> COLLECTED DATA:
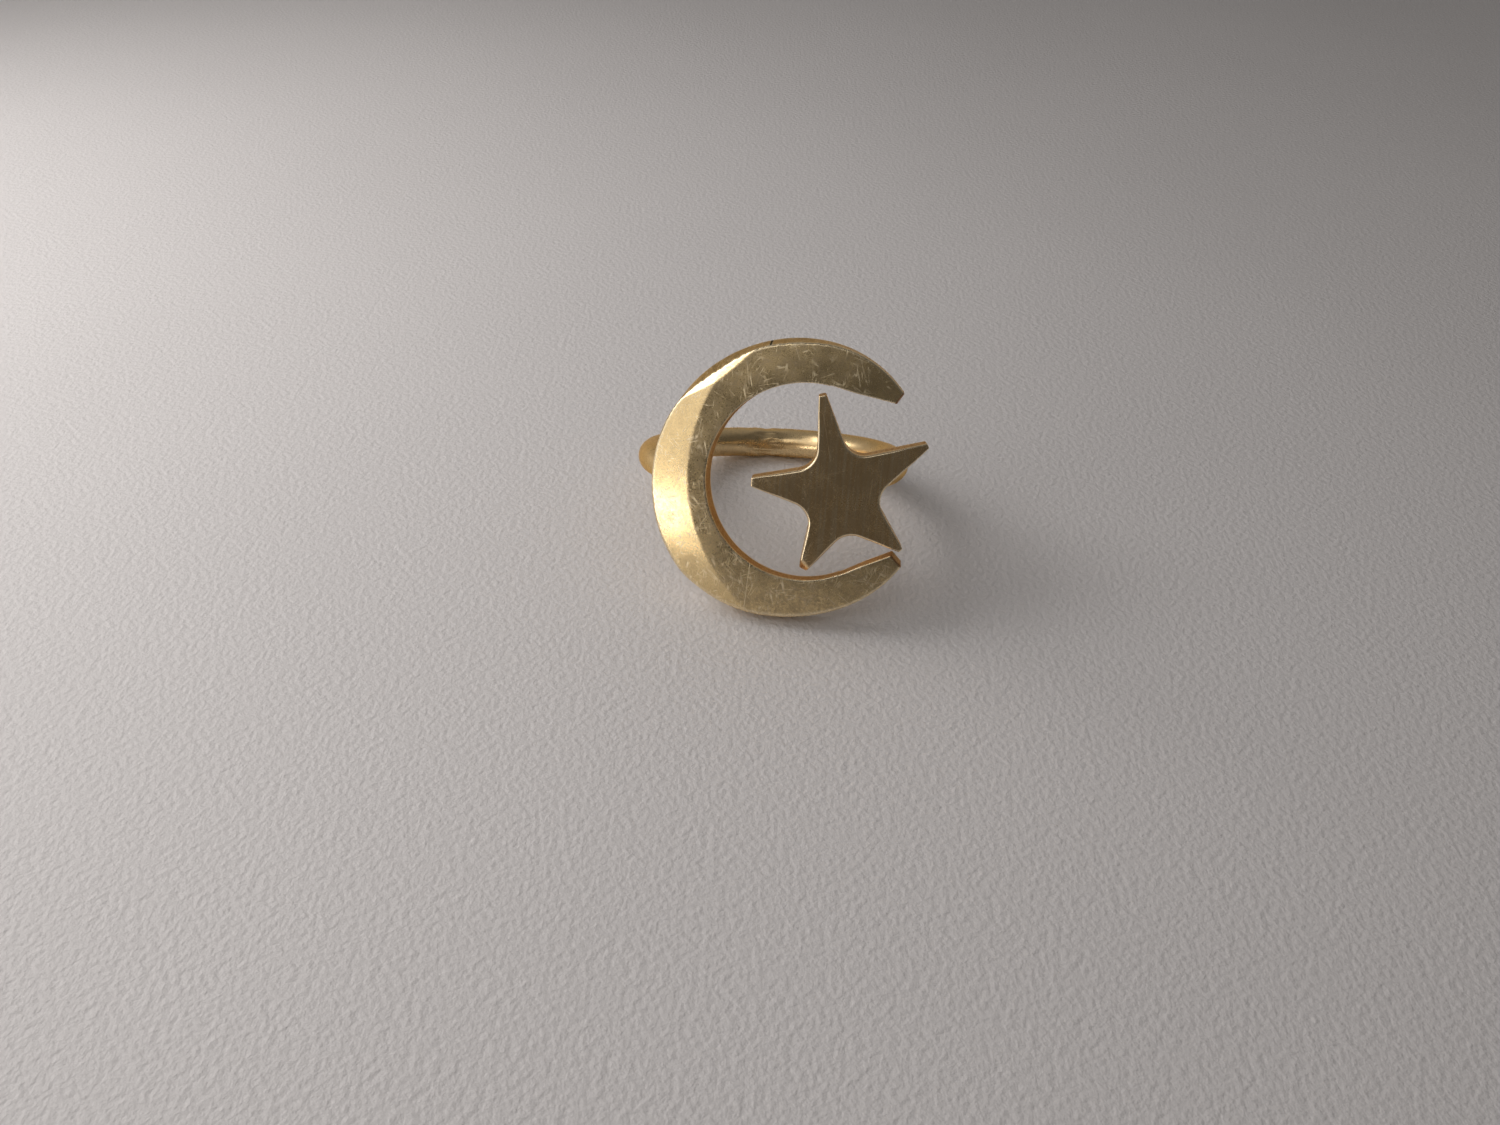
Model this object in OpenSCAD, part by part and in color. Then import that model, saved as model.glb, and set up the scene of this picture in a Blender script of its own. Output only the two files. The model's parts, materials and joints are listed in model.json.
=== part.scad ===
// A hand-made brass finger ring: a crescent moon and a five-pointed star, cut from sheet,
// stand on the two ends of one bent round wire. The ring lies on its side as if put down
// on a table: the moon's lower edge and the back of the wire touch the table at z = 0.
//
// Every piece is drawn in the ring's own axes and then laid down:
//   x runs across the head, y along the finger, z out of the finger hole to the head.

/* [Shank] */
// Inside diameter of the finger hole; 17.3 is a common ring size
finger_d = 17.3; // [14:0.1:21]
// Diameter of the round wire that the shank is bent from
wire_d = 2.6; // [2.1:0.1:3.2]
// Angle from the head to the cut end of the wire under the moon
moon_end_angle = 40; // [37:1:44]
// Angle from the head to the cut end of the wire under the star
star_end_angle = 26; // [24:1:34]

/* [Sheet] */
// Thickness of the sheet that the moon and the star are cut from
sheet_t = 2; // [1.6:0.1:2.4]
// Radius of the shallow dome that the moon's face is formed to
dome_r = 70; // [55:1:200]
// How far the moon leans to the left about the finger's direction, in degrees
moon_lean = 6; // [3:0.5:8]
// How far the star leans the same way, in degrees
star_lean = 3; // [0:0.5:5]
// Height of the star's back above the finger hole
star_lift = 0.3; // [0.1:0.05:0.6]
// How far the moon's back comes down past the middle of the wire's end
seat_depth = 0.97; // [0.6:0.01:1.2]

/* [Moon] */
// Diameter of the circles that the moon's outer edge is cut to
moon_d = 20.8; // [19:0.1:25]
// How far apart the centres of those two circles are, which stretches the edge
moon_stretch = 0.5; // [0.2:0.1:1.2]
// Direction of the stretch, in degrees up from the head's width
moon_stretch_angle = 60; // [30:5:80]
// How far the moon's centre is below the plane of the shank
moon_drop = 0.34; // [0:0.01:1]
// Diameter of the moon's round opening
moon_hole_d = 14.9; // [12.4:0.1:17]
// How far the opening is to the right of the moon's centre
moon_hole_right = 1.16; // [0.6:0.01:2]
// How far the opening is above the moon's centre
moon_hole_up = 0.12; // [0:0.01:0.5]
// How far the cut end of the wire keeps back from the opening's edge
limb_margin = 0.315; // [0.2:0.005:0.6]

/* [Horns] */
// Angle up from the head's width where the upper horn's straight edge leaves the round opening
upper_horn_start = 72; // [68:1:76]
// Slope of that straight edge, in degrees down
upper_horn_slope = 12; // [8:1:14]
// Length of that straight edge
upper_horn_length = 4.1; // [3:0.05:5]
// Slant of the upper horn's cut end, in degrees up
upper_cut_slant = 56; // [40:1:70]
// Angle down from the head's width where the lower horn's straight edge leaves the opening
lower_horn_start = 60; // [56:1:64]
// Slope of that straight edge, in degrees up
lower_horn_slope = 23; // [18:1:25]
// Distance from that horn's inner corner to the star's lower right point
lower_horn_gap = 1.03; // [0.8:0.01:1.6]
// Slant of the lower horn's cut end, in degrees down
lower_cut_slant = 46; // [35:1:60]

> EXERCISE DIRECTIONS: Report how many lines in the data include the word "that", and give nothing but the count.

> SOLUTION TO THE EXERCISE: 9